Scottish health secretary calls Johnson’s plan to scrap Covid rules a ‘dead cat’

The Scottish health secretary, Humza Yousaf.
Humza Yousaf said Boris Johnson’s policy appeared to have been cooked up with little expert support. Photograph: Peter Summers/PA

Scotland’s health secretary, Humza Yousaf, has accused Boris Johnson of announcing an end to England’s Covid restrictions as a blatant attempt to “distract and deflect” attention from the partygate crisis.

Yousaf said the policy appeared to have been cooked up at Downing Street with little scientific or expert support. The prime minister had failed to notify the UK’s devolved governments about the move, a signal it was a hasty political decision.

“This wasn’t a thought-out policy backed up by public health expert advice, it was a dead cat thrown on the dispatch box of the House of Commons in order to distract and deflect,” Yousaf told BBC Radio 4’s Today programme.

He said the Scottish government, which sets its own policies on Covid restrictions, had asked for clarification about the basis of Johnson’s decision but had not yet had any. It had no plans to follow suit, he added.

“Since this decision was made – and it was a unilateral decision, one that wasn’t discussed with any of the other three nations of the UK – we’ve asked for that public health advice and none has been forthcoming.

“And I think we should just be frank … This was clearly an attempt to deflect scrutiny away from the prime minister’s behaviour.”

Johnson told MPs he expected to end England’s self-isolation rules for those infected with, or exposed to, Covid this month, a full month earlier than the 24 March date currently set out in the regulations. A legal requirement to self-isolate will be replaced by unenforceable advice to do so.

Scotland’s first minister, Nicola Sturgeon, is due to publish a comprehensive plan on a phased end to Covid restrictions on 22 February. She announced on Thursday that pupils and teachers in secondary schools in Scotland would no longer need to wear face coverings in classrooms from 28 February.

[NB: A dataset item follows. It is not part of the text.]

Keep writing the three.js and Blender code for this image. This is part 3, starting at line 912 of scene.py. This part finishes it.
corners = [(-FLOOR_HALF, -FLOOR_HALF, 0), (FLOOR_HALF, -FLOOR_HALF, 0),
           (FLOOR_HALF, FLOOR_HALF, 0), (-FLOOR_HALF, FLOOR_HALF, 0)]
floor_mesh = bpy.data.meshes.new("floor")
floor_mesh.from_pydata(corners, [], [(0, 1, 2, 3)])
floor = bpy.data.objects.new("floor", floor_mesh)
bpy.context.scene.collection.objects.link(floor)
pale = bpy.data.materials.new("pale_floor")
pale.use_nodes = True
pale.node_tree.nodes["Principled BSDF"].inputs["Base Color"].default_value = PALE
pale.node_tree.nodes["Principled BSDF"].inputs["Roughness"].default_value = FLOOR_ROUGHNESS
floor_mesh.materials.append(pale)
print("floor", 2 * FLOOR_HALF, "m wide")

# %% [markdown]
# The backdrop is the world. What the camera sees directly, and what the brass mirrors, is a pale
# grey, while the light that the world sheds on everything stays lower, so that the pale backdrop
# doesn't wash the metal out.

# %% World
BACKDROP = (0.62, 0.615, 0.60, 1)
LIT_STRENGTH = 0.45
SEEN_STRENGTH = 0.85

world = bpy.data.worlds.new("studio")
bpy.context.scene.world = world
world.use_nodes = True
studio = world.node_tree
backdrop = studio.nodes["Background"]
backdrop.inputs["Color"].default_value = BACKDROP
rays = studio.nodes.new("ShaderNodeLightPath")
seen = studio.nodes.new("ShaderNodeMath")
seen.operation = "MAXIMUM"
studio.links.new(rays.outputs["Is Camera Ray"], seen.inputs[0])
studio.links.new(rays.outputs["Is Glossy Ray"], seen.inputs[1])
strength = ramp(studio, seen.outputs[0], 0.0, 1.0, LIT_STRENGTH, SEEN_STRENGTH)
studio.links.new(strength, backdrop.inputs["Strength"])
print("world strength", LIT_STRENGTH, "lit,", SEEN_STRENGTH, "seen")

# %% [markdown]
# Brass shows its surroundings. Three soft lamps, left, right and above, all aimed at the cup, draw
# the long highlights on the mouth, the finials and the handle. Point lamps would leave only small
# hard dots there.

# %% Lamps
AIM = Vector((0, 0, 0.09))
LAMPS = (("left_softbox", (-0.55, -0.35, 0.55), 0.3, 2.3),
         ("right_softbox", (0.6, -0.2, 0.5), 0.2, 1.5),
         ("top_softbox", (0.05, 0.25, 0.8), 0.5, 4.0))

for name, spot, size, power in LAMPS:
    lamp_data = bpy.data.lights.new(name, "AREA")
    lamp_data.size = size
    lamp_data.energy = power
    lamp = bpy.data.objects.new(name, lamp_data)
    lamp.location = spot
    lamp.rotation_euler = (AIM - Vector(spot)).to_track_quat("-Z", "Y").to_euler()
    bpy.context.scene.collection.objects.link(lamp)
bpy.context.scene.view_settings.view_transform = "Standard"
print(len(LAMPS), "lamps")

Face masks in schools and physical distancing rules in enclosed spaces have been mandatory in Scotland.

Prof Andrew Watterson, a public health expert at Stirling University, said Johnson’s proposals were a “leap in the dark” and were out of step with policy across Europe. It would be unwise for Scotland to follow the prime minister’s lead, he said.

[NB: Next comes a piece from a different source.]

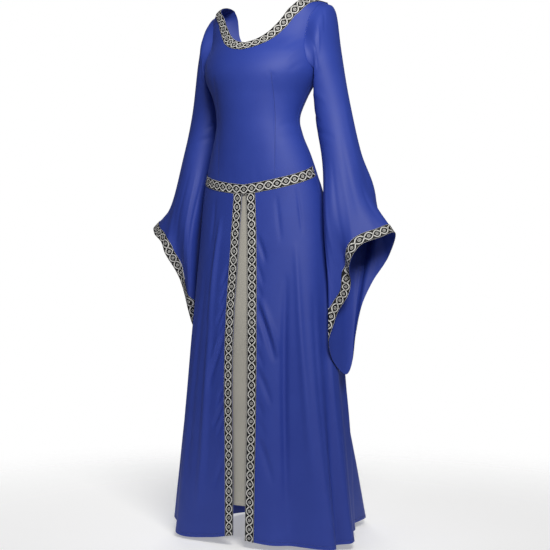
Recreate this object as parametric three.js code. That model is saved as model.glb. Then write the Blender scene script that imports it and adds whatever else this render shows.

“It’s almost a big-bang approach by the UK government, a leap in the dark,” he told BBC Radio Scotland on Thursday. “It’s not measured in terms of gradually relaxing the controls, it’s a big leap. But there’s also confusion because it’s quite clear that what’s being called for, and even the prime minister has said this, is not an end to self-isolation, it’s an end to the regulation about it.”

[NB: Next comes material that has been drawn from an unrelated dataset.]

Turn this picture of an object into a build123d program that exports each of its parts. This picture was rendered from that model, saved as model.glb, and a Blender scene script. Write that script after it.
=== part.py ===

The Scottish Conservatives have argued that Sturgeon’s government needs to lift its restrictions sooner, to help businesses recover and allow life to return to normal. They argued it was contradictory for children to wear face coverings for seven hours a day in school while their parents could sit in a pub or office in close proximity to others without face masks.

The conflict between the two parties escalated after the Tories complained that Scotland’s chief medical officer, Prof Sir Gregor Smith, had retweeted a political attack by Yousaf on Johnson, in breach of civil service rules on impartiality. In that tweet, Yousaf made the allegation that the prime minister wanted to “distract and deflect”.

Smith apologised on Thursday lunchtime, and withdrew his retweet after acknowledging Yousaf’s was political.

Russell Findlay, a Scottish Tory MSP, said Sweden was moving in the same direction as Johnson. “Nobody wants to cling on to being under these restrictions for any longer than is necessary,” he said. “Thanks to the booster [vaccination] we are now in a position to move forward and try to live with the pandemic and manage it in a more measured way.”